Object modeling scripts:

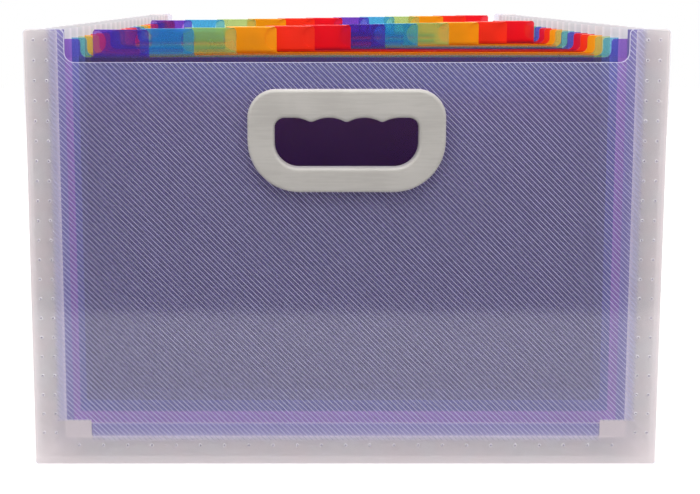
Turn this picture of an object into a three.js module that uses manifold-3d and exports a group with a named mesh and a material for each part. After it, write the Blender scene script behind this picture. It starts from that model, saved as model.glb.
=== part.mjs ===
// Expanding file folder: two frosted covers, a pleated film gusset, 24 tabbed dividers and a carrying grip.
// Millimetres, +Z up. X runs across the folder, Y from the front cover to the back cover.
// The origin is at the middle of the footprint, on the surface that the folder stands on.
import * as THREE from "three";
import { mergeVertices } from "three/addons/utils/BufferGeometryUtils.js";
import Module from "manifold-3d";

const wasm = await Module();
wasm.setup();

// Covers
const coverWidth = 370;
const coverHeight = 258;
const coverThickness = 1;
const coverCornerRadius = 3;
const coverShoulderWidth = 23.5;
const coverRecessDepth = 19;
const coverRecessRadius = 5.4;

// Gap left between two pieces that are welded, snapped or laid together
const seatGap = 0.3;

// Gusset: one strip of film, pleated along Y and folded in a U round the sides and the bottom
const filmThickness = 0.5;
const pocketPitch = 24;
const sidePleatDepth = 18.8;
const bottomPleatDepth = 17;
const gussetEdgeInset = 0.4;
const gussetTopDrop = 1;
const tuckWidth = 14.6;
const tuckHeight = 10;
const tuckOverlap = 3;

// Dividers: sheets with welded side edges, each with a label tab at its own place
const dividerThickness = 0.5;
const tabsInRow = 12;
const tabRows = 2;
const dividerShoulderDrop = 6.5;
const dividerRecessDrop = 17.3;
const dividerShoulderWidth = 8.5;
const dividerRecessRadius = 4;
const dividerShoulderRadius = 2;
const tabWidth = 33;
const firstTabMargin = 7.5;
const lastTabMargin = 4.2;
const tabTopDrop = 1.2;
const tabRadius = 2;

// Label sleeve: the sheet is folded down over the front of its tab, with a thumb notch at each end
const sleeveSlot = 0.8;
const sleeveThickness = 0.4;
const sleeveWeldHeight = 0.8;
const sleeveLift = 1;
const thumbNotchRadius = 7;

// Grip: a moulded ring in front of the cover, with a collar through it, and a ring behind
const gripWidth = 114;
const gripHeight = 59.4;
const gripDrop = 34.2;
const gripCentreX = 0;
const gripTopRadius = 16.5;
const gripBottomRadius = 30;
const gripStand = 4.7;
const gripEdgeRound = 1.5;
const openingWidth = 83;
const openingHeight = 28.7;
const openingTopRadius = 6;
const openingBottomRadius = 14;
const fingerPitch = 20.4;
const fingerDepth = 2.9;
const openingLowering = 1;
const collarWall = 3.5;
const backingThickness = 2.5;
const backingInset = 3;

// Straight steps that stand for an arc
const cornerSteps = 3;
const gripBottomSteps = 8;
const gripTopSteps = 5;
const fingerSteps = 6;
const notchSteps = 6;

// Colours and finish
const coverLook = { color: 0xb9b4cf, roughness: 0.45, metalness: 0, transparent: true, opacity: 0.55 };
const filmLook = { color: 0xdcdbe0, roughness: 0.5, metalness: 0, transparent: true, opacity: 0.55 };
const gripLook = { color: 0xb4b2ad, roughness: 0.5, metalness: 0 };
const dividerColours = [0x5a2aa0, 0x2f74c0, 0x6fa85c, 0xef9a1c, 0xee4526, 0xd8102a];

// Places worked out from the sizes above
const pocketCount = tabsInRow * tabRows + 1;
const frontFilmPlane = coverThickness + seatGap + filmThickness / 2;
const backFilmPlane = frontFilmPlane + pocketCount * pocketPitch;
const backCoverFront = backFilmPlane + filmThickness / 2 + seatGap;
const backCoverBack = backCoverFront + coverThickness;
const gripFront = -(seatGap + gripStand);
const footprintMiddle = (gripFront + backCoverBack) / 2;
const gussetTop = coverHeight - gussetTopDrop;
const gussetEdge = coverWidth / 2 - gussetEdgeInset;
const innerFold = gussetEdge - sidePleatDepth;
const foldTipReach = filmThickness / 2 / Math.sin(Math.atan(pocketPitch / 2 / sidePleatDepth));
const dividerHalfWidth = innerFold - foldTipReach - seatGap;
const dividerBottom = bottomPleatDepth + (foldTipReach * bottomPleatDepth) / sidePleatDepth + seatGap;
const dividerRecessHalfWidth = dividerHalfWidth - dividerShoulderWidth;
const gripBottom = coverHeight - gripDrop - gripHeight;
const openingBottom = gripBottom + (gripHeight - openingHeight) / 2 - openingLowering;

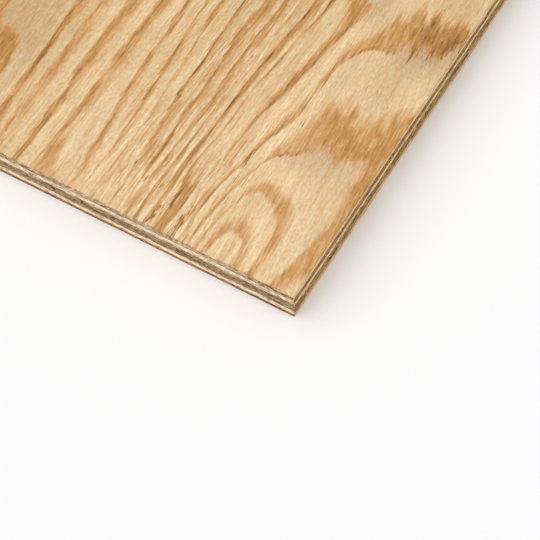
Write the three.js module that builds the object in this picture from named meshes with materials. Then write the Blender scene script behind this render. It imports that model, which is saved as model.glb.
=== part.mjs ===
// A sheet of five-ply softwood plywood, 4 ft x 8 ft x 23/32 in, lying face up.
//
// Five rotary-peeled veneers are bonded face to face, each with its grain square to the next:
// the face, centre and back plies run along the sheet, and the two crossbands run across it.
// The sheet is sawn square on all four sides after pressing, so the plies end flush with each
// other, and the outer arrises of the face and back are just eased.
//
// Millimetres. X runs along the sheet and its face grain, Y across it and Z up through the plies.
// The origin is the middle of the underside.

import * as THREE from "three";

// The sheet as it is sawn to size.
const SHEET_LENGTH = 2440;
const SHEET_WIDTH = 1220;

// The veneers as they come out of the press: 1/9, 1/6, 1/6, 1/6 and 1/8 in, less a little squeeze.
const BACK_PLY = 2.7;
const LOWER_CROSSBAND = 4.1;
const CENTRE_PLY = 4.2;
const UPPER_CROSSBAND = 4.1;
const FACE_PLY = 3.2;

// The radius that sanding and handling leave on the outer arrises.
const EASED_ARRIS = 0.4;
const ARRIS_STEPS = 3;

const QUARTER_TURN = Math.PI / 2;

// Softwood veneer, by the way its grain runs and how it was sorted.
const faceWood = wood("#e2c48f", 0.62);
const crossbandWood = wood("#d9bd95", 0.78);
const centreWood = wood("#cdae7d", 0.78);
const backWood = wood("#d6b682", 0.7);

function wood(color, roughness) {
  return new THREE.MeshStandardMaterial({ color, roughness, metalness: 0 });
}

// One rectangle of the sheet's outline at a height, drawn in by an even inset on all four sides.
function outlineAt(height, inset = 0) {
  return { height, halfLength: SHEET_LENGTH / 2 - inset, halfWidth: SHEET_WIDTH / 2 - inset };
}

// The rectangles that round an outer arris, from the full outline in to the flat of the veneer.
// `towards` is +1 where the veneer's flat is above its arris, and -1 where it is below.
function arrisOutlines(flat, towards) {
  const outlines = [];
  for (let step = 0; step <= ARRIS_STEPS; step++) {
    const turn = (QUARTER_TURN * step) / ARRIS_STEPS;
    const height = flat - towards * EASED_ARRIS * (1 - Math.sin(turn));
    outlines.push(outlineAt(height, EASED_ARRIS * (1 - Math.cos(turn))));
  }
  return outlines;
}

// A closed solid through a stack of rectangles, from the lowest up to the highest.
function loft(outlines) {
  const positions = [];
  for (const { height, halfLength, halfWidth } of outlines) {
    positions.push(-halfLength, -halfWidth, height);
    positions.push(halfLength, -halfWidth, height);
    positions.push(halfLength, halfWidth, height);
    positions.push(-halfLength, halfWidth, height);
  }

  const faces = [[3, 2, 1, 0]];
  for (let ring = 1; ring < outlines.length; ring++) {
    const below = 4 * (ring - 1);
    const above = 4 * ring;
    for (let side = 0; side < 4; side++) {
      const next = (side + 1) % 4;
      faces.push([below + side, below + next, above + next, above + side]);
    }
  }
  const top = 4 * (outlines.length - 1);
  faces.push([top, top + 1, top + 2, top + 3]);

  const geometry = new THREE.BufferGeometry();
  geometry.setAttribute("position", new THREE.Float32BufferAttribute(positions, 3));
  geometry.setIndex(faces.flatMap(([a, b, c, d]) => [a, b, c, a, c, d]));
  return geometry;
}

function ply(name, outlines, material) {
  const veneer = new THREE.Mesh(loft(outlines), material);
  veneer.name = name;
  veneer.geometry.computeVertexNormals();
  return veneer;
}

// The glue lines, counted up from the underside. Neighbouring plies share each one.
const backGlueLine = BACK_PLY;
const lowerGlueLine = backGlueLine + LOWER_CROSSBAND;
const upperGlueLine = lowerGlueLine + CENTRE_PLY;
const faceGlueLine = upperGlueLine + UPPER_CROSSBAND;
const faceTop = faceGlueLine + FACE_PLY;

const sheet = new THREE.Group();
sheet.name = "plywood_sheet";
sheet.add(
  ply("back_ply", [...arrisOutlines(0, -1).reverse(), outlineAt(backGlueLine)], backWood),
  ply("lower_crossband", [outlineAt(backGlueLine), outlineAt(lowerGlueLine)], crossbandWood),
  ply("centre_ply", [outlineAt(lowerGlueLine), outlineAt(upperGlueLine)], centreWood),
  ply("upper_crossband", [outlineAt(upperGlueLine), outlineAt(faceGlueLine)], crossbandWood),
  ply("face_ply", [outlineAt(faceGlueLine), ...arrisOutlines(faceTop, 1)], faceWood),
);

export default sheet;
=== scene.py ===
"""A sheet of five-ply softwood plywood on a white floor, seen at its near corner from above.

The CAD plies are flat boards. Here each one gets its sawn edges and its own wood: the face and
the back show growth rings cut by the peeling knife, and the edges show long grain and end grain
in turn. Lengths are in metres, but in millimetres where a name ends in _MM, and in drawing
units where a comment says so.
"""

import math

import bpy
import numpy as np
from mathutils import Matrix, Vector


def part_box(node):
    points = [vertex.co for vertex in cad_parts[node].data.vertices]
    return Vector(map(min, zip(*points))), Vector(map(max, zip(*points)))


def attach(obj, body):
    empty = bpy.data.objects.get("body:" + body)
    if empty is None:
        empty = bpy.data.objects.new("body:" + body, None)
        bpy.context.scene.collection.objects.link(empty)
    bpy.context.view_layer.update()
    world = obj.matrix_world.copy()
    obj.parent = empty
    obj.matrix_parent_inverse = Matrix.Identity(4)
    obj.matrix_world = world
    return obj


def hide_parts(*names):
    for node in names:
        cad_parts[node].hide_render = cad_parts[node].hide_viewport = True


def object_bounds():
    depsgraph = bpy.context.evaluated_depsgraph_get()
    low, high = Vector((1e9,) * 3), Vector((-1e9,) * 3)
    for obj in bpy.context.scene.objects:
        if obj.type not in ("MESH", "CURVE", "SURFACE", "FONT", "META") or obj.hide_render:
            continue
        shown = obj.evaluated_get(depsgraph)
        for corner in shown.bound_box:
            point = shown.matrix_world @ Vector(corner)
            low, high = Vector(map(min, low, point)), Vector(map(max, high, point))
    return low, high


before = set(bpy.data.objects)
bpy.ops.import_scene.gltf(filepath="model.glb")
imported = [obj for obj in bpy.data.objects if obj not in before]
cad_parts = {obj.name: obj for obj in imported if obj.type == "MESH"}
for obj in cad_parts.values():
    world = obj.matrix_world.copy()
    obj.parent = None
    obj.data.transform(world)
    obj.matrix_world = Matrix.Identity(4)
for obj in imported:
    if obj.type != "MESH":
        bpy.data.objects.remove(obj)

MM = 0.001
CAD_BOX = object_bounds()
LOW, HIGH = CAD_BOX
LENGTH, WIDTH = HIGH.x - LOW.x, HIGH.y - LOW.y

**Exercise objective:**
Above are some lines. Repeat exactly, and only, those from the line that has "const sheet = new THREE.Group();" through the line that has "for corner in".

**Answer:**
const sheet = new THREE.Group();
sheet.name = "plywood_sheet";
sheet.add(
  ply("back_ply", [...arrisOutlines(0, -1).reverse(), outlineAt(backGlueLine)], backWood),
  ply("lower_crossband", [outlineAt(backGlueLine), outlineAt(lowerGlueLine)], crossbandWood),
  ply("centre_ply", [outlineAt(lowerGlueLine), outlineAt(upperGlueLine)], centreWood),
  ply("upper_crossband", [outlineAt(upperGlueLine), outlineAt(faceGlueLine)], crossbandWood),
  ply("face_ply", [outlineAt(faceGlueLine), ...arrisOutlines(faceTop, 1)], faceWood),
);

export default sheet;
=== scene.py ===
"""A sheet of five-ply softwood plywood on a white floor, seen at its near corner from above.

The CAD plies are flat boards. Here each one gets its sawn edges and its own wood: the face and
the back show growth rings cut by the peeling knife, and the edges show long grain and end grain
in turn. Lengths are in metres, but in millimetres where a name ends in _MM, and in drawing
units where a comment says so.
"""

import math

import bpy
import numpy as np
from mathutils import Matrix, Vector


def part_box(node):
    points = [vertex.co for vertex in cad_parts[node].data.vertices]
    return Vector(map(min, zip(*points))), Vector(map(max, zip(*points)))


def attach(obj, body):
    empty = bpy.data.objects.get("body:" + body)
    if empty is None:
        empty = bpy.data.objects.new("body:" + body, None)
        bpy.context.scene.collection.objects.link(empty)
    bpy.context.view_layer.update()
    world = obj.matrix_world.copy()
    obj.parent = empty
    obj.matrix_parent_inverse = Matrix.Identity(4)
    obj.matrix_world = world
    return obj


def hide_parts(*names):
    for node in names:
        cad_parts[node].hide_render = cad_parts[node].hide_viewport = True


def object_bounds():
    depsgraph = bpy.context.evaluated_depsgraph_get()
    low, high = Vector((1e9,) * 3), Vector((-1e9,) * 3)
    for obj in bpy.context.scene.objects:
        if obj.type not in ("MESH", "CURVE", "SURFACE", "FONT", "META") or obj.hide_render:
            continue
        shown = obj.evaluated_get(depsgraph)
        for corner in shown.bound_box:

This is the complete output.